The program notes stated that Rodovalho studied with
Wim Vandeykeybus, and the Belgian choreographer’s vocabulary
of launching, throwing, catapulting and twisting was
the first thing that came to mind. Rodovalho’sw dancers,
however, made it their own, imbuing it with a relaxed
sensuality when they let their bodies, however momentarily,
luxuriously give into the ground. The precisely calibrated
attacks, canons and unisons also imposed a high degree
of stylization and abstraction. What first may have
looked like improvisation was taken to another level
when the moves were performed in perfect unisons.
Repetitions were intriguing. A sequence would go on
as if the performer was unable to get out of the loop.
One dancer, for instance, flipped backwards and landed
prone on the floor. She then pushed her bottom up, twisted
herself into a bridge and started the sequence over.
She looked like something being replicated on a conveyor
belt. One dancer would return over and over to the same
spot and repeat the identical pattern.
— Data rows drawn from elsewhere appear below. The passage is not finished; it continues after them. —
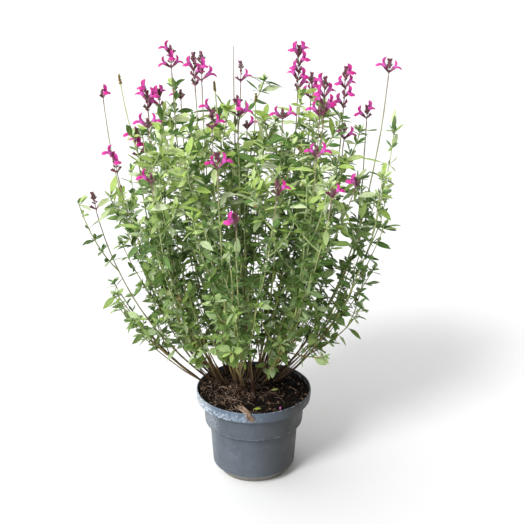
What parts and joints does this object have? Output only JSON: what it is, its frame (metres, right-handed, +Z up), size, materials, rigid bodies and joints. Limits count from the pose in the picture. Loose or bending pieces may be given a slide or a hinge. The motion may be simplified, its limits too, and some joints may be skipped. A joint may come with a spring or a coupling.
{
  "type": "potted perennial salvia",
  "caption": "Bushy perennial salvia with magenta two-lipped flowers and dark calyces on slender leafy stems, growing in a grey plastic nursery pot of compost.",
  "frame": {"origin": "centre of the pot's flat underside, at the level that the pot stands on", "axes": "+Z up through the plant, +X to the right and +Y to the back as seen from the front of the plant"},
  "size_m": [0.4951, 0.3794, 0.712],
  "materials": {
    "pot": "satin moulded plastic, scuffed at the rim",
    "compost": "moist fibrous compost",
    "foliage": "matte leaves on green to woody stems",
    "flowers": "velvety corollas in dark maroon calyces",
    "fallen_leaves": "matte",
    "root_fibre": "dry fibre"
  },
  "bodies": {
    "root": {"pot": "pot", "compost": "compost", "shoot_01": "foliage", "shoot_02": "foliage", "shoot_03": "foliage", "shoot_04": "foliage", "shoot_05": "foliage", "shoot_06": "foliage", "shoot_07": "foliage", "shoot_08": "foliage", "shoot_09": "foliage", "shoot_10": "foliage", "shoot_11": "foliage", "shoot_12": "foliage", "shoot_13": "foliage", "shoot_14": "foliage", "shoot_15": "foliage", "shoot_16": "foliage", "shoot_17": "foliage", "shoot_18": "foliage", "shoot_19": "foliage", "shoot_20": "foliage", "shoot_21": "foliage", "shoot_22": "foliage", "shoot_23": "foliage", "shoot_24": "foliage", "raceme_01": "flowers", "raceme_02": "flowers", "raceme_03": "flowers", "raceme_04": "flowers", "raceme_05": "flowers", "raceme_06": "flowers", "raceme_07": "flowers", "raceme_08": "flowers", "raceme_09": "flowers", "raceme_10": "flowers", "raceme_11": "flowers", "raceme_12": "flowers", "raceme_13": "flowers", "raceme_14": "flowers", "raceme_15": "flowers", "raceme_16": "flowers", "raceme_17": "flowers", "raceme_18": "flowers", "raceme_19": "flowers", "raceme_20": "flowers", "raceme_21": "flowers", "raceme_22": "flowers", "raceme_23": "flowers", "raceme_24": "flowers", "raceme_25": "flowers", "raceme_26": "flowers", "raceme_27": "flowers", "raceme_28": "flowers", "raceme_29": "flowers", "raceme_30": "flowers", "raceme_31": "flowers", "fallen_leaf_01": "fallen_leaves", "fallen_leaf_02": "fallen_leaves", "root_tuft": "root_fibre"}
  },
  "joints": []
}
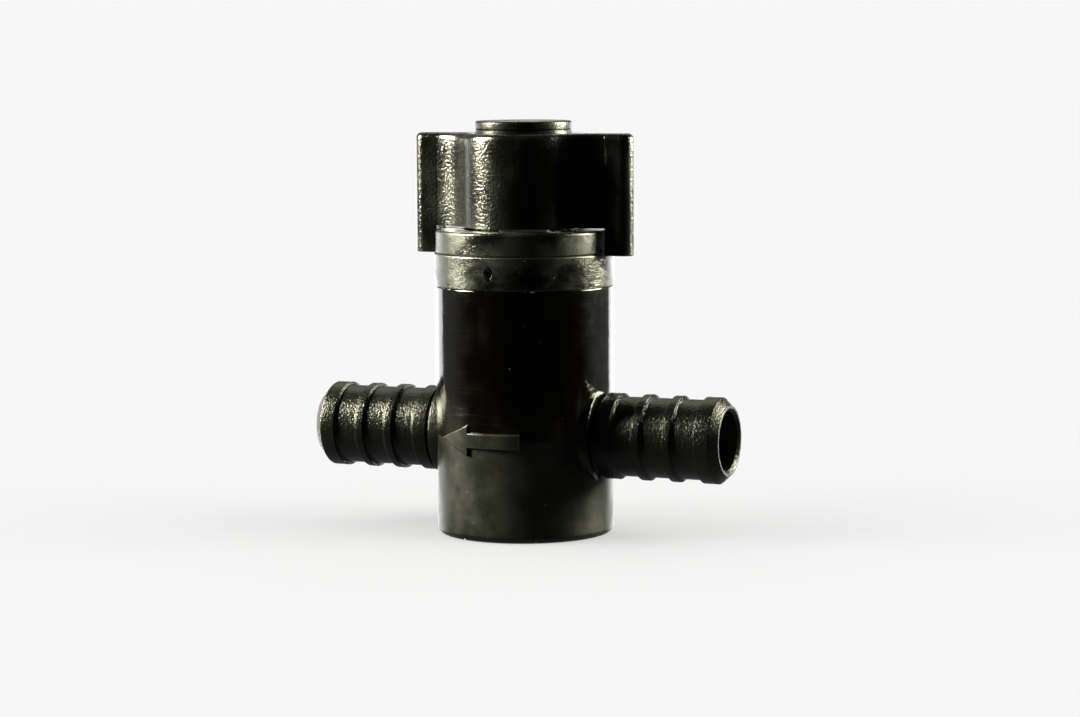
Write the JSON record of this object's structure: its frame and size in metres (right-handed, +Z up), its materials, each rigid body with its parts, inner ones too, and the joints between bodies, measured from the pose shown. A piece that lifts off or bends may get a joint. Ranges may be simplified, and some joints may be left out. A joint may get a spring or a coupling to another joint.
{
  "type": "barbed ball valve",
  "caption": "In-line quarter-turn ball valve for barbed hose, with a winged knob, grey collars and a raised flow arrow.",
  "frame": {"origin": "centre of the foot, on the surface the valve stands on", "axes": "+X along the pipe towards the inlet barb, -Y towards the raised flow arrow, +Z up along the stem"},
  "size_m": [0.062, 0.0259, 0.0587],
  "materials": {
    "black_body": "semi-gloss black moulding with fine scratches, matter below the parting line",
    "black_knob": "black moulding with a sparkling grain",
    "grey_ring": "dark grey, smeared and scuffed",
    "seal_rubber": "black nitrile",
    "seat_plastic": "white low-friction plastic",
    "ball_plastic": "polished white plastic",
    "stem_plastic": "natural acetal",
    "brass": "turned",
    "steel": "zinc plated"
  },
  "bodies": {
    "housing": {"valve_body": "black_body", "bonnet": "grey_ring", "stop_ring": "grey_ring", "bonnet_o_ring": "seal_rubber", "seat_inlet": "seat_plastic", "seat_outlet": "seat_plastic", "seat_o_ring_inlet": "seal_rubber", "seat_o_ring_outlet": "seal_rubber", "gland_bush": "stem_plastic"},
    "knob": {"handle": "black_knob", "handle_cap": "black_knob", "handle_screw": "steel", "handle_washer": "steel", "stem": "stem_plastic", "stem_insert": "brass", "stem_o_ring_lower": "seal_rubber", "stem_o_ring_upper": "seal_rubber", "thrust_washer": "seat_plastic"},
    "ball": {"ball": "ball_plastic"}
  },
  "joints": [
    {"name": "handle_turn", "type": "hinge", "parent": "housing", "child": "knob", "pos_m": [0, 0, 0.0434], "axis": [0, 0, -1], "range_deg": [0, 90]},
    {"name": "ball_turn", "type": "hinge", "parent": "housing", "child": "ball", "pos_m": [0, 0, 0.01435], "axis": [0, 0, -1], "range_deg": [0, 90]}
  ],
  "couplings": [
    {"joint": "ball_turn", "follows": "handle_turn", "ratio": 1}
  ]
}
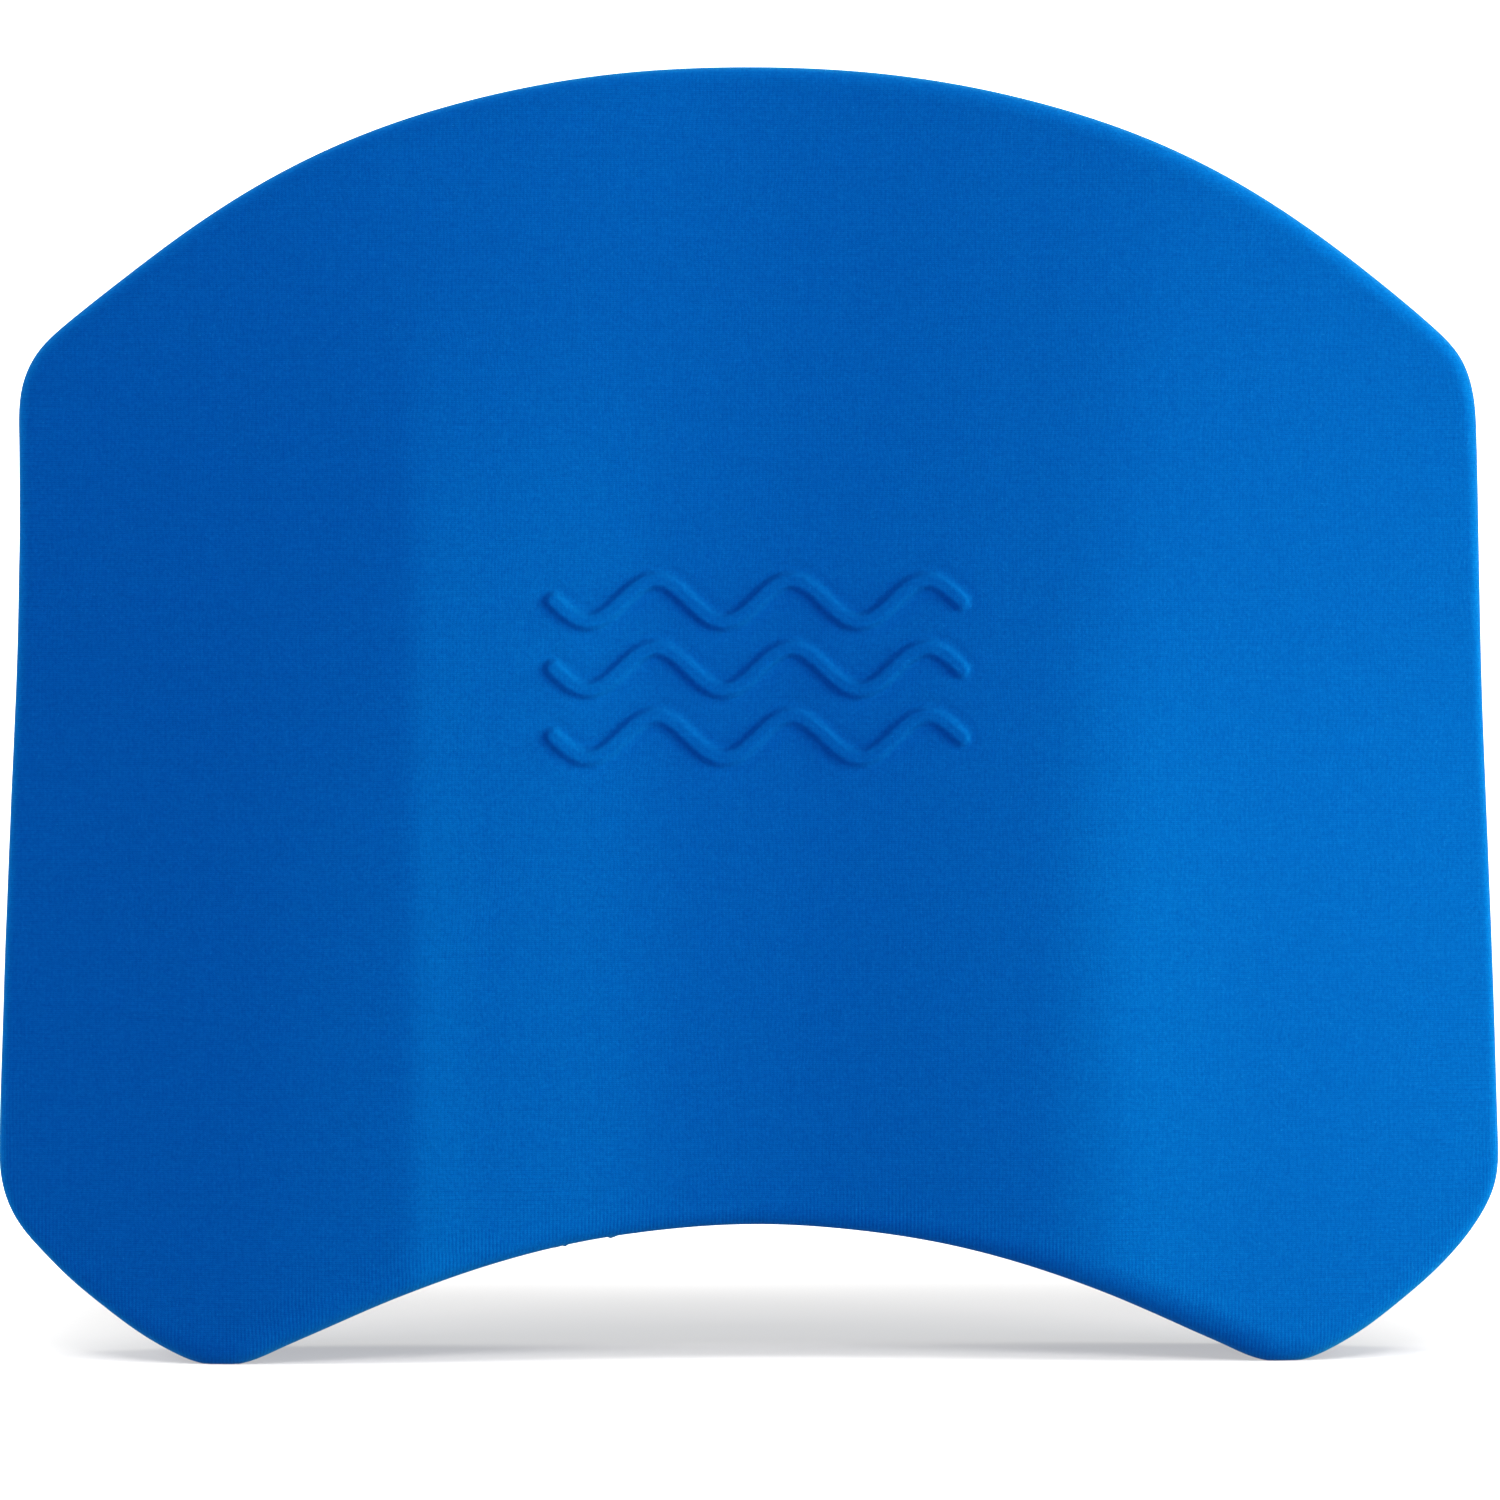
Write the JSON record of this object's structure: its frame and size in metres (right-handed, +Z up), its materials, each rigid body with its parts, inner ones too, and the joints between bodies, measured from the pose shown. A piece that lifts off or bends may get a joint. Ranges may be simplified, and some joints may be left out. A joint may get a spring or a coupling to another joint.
{
  "type": "kickboard float",
  "caption": "Moulded foam kickboard and pull buoy standing on its feet, arched base, two soft ridges, waisted middle, bonded knit fabric skin and a raised wave emblem.",
  "frame": {"origin": "on the ground midway between the feet, on the parting plane between the two foam halves", "axes": "+Z up from the feet to the crown, +X to the right seen from the front, front face (with the raised emblem) towards -Y"},
  "size_m": [0.29, 0.0656, 0.25],
  "materials": {
    "front_fabric": "fine jersey knit, deep blue, faintly fuzzy",
    "rear_fabric": "fine jersey knit, deep blue, faintly fuzzy",
    "adhesive_film": "milky heat-activated film",
    "eva_foam": "closed-cell EVA foam",
    "bond_layer": "cured contact adhesive"
  },
  "bodies": {
    "root": {"front_fabric_skin": "front_fabric", "front_adhesive_film": "adhesive_film", "front_foam_half": "eva_foam", "core_bond_layer": "bond_layer", "rear_foam_half": "eva_foam", "rear_adhesive_film": "adhesive_film", "rear_fabric_skin": "rear_fabric"}
  },
  "joints": []
}
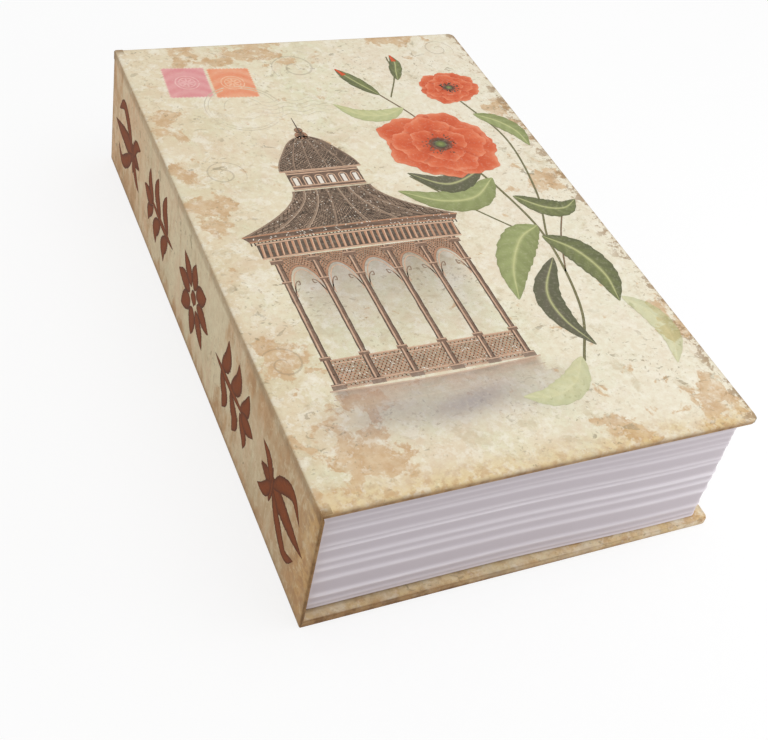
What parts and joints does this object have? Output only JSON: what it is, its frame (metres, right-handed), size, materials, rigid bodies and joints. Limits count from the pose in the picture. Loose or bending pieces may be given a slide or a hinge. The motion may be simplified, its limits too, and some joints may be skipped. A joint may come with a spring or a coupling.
{
  "type": "book diversion safe",
  "caption": "Thick hardback book whose page block hides a steel box, with a hinged steel door, number-wheel lock and turning knob.",
  "frame": {"origin": "centre of the back cover's outer face, on which the closed book lies", "axes": "+X from the spine to the fore-edge, +Y from the tail to the head of the book, +Z from the back cover to the front cover"},
  "size_m": [0.15, 0.24, 0.052],
  "materials": {
    "printed_paper": "matt printed paper, aged parchment colours",
    "grey_board": "raw grey board",
    "lining_paper": "plain off-white paper",
    "page_plastic": "moulded white plastic with page ridges",
    "black_paint": "gloss black powder coat",
    "black_plastic": "satin moulded plastic",
    "plain_steel": "zinc-plated steel"
  },
  "bodies": {
    "case": {"spine_paper": "printed_paper", "spine_board": "grey_board", "back_cover_paper": "printed_paper", "back_cover_board": "grey_board", "back_cover_lining": "lining_paper", "page_block": "page_plastic", "steel_box": "black_paint", "latch_ledge": "black_paint", "hinge_pin_head": "plain_steel", "hinge_pin_tail": "plain_steel"},
    "cover": {"front_cover_paper": "printed_paper", "front_cover_board": "grey_board", "front_cover_lining": "lining_paper"},
    "door": {"door": "black_paint", "lock_plate": "black_plastic", "lock_housing": "black_plastic", "lock_screw_1": "plain_steel", "lock_screw_2": "plain_steel", "lock_screw_3": "plain_steel", "wheel_axle": "plain_steel", "detent_spring": "plain_steel"},
    "wheel_1": {"number_wheel_1": "black_plastic", "code_disc_1": "plain_steel"},
    "wheel_2": {"number_wheel_2": "black_plastic", "code_disc_2": "plain_steel"},
    "wheel_3": {"number_wheel_3": "black_plastic", "code_disc_3": "plain_steel"},
    "fence": {"fence_bar": "plain_steel"},
    "knob": {"knob": "black_plastic", "knob_spindle": "plain_steel", "latch_arm": "plain_steel", "spindle_nut": "plain_steel"},
    "slider": {"reset_slider": "black_plastic"}
  },
  "joints": [
    {"name": "cover_hinge", "type": "hinge", "parent": "case", "child": "cover", "pos_m": [-0.0747, 0, 0.052], "axis": [0, -1, 0], "range_deg": [0, 180]},
    {"name": "door_hinge", "type": "hinge", "parent": "case", "child": "door", "pos_m": [-0.0606, 0, 0.037], "axis": [0, -1, 0], "range_deg": [0, 95]},
    {"name": "knob_turn", "type": "hinge", "parent": "door", "child": "knob", "pos_m": [0.04105, 0.002, 0.0457], "axis": [0, 0, -1], "range_deg": [0, 90]},
    {"name": "fence_slide", "type": "slide", "parent": "door", "child": "fence", "axis": [1, 0, 0], "range_m": [0, 0.0016]},
    {"name": "wheel_1_turn", "type": "hinge", "parent": "door", "child": "wheel_1", "pos_m": [0.03665, -0.0225, 0.0379], "axis": [0, 1, 0], "continuous": true},
    {"name": "wheel_2_turn", "type": "hinge", "parent": "door", "child": "wheel_2", "pos_m": [0.03665, -0.0315, 0.0379], "axis": [0, 1, 0], "continuous": true},
    {"name": "wheel_3_turn", "type": "hinge", "parent": "door", "child": "wheel_3", "pos_m": [0.03665, -0.0405, 0.0379], "axis": [0, 1, 0], "continuous": true},
    {"name": "reset_slide", "type": "slide", "parent": "door", "child": "slider", "axis": [0, 1, 0], "range_m": [0, 0.005]}
  ],
  "couplings": [
    {"joint": "door_hinge", "follows": "cover_hinge", "ratio": 0.5277},
    {"joint": "knob_turn", "follows": "fence_slide", "rad_per_m": 981.7}
  ]
}
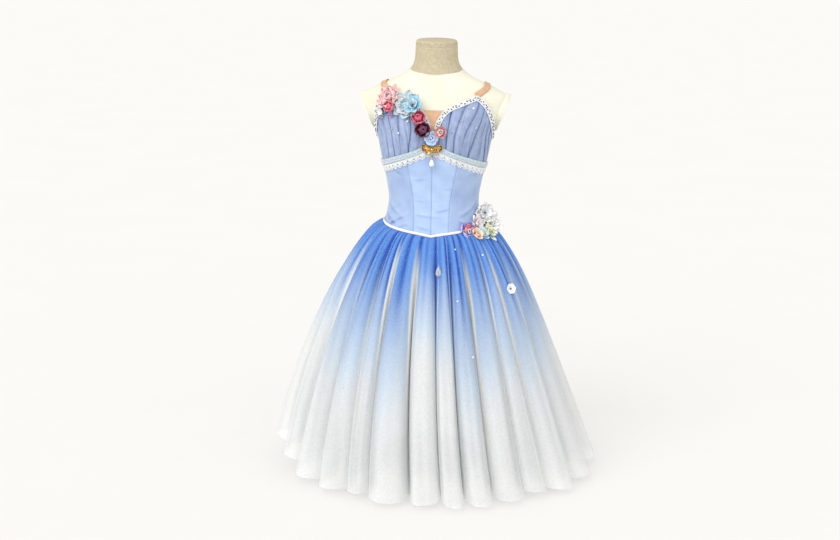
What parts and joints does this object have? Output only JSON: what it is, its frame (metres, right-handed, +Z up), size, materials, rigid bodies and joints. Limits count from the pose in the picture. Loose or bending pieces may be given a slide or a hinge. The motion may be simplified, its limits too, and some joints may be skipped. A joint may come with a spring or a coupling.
{
  "type": "ballet dress on a dress form",
  "caption": "Sleeveless ballet dress with a boned bodice, gathered cups, flower sprays and a long fluted tulle skirt, worn on a limbless dress form with a stand.",
  "frame": {"origin": "middle of the flat underside of the stand's base, on the floor", "axes": "+Z up; -Y is the front of the dress; +X is the wearer's left"},
  "size_m": [0.8289, 0.7744, 1.0933],
  "materials": {
    "form_cover": "smooth ivory jersey over a firm form",
    "neck_linen": "tight plain-weave linen",
    "arm_plate": "ivory jersey over a flat plate",
    "stand_enamel": "white stove enamel",
    "ice_blue_satin": "matt satin",
    "dusky_blue_chiffon": "gathered chiffon",
    "nude_stretch_net": "power net",
    "beaded_braid": "white braid with seed beads",
    "mint_ribbon": "woven ribbon with a silver thread",
    "white_lace": "guipure lace",
    "white_piping": "satin piping",
    "hook_tape": "woven tape",
    "ombre_tulle": "glitter tulle, dyed blue at the waist and white at the hem",
    "white_net": "soft white net",
    "gold_metal": "cast and gilt",
    "pearl": "pearl lustre",
    "crystal": "clear cut drop",
    "white_petals": "stiffened organza",
    "pink_petals": "ruffled satin ribbon",
    "red_petals": "folded satin ribbon",
    "plum_petals": "folded satin ribbon",
    "blue_petals": "cut organza",
    "violet_petals": "organza",
    "green_petals": "felt leaves"
  },
  "bodies": {
    "dress": {"back_hook_tape": "hook_tape", "bodice_back_centre_left": "ice_blue_satin", "bodice_back_centre_right": "ice_blue_satin", "bodice_back_side_left": "ice_blue_satin", "bodice_back_side_right": "ice_blue_satin", "bodice_front_centre_left": "ice_blue_satin", "bodice_front_centre_right": "ice_blue_satin", "bodice_front_side_left": "ice_blue_satin", "bodice_front_side_right": "ice_blue_satin", "bow_brooch": "gold_metal", "cup_braid_left": "beaded_braid", "cup_braid_right": "beaded_braid", "cup_left": "dusky_blue_chiffon", "cup_right": "dusky_blue_chiffon", "flower_aqua": "blue_petals", "flower_blue_centre": "blue_petals", "flower_blush_star": "white_petals", "flower_coral_bud": "red_petals", "flower_green_white_fringe": "white_petals", "flower_orange_heart": "white_petals", "flower_pale_aqua": "blue_petals", "flower_pale_blue": "blue_petals", "flower_pink_ruffle": "pink_petals", "flower_rose_pink": "red_petals", "flower_rose_plum": "plum_petals", "flower_rose_red": "red_petals", "flower_violet_organza": "violet_petals", "flower_violet_pink": "violet_petals", "flower_white_tulle": "white_petals", "form_arm_cap_left": "arm_plate", "form_arm_cap_right": "arm_plate", "form_neck": "neck_linen", "form_neck_cap": "neck_linen", "form_torso": "form_cover", "lace_edging_left": "white_lace", "lace_edging_right": "white_lace", "leaves_cream_green": "green_petals", "neckline_insert": "nude_stretch_net", "skirt_crystal_drop": "crystal", "skirt_net_back_left": "white_net", "skirt_net_back_right": "white_net", "skirt_net_front_left": "white_net", "skirt_net_front_right": "white_net", "skirt_tulle_back_left": "ombre_tulle", "skirt_tulle_back_right": "ombre_tulle", "skirt_tulle_front_left": "ombre_tulle", "skirt_tulle_front_right": "ombre_tulle", "skirt_white_blossom": "white_petals", "stand_base": "stand_enamel", "stand_post": "stand_enamel", "strap_left": "nude_stretch_net", "strap_right": "nude_stretch_net", "underbust_band_left": "mint_ribbon", "underbust_band_right": "mint_ribbon", "waist_piping": "white_piping"},
    "pendant": {"pearl_drop": "pearl"}
  },
  "joints": [
    {"name": "pendant_swing", "type": "hinge", "parent": "dress", "child": "pendant", "pos_m": [0, -0.119, 0.8165], "axis": [0, -1, 0], "range_deg": [-35, 35]}
  ]
}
Several times
one dancer would start a phrase and others would drop
in seemingly from nowhere. They then segued into a lock
step pattern that hurled, twisted and slid them across
the floor. Intense physicality may look random and accidental
by itself, but becomes ominous when so tightly controlled.
At one point, a dancer walked through a group of collapsed
bodies and lifted the head of one. Like puppets on a
single string everybody jumped up.
Towards the end the dancers carried in a white circular
platform, took off their clothes and sat down with their
backs to us. Whatever that was supposed to mean—mostly
something connected with dying—it was a curiously flat
way to close Lend Me.
Despite reservations, the Quasar Dance Company with
its eight tall, athletically trained performers; an
impressive, largely percussive score (by Hendrik Lorenzen)
with discrete inclusions of heart beats, clocks and
breathing; a set of variously translucent panels (by
Shell, Jr.) and Rodovalho’s lighting design was an excellent
choice for this first time Festival.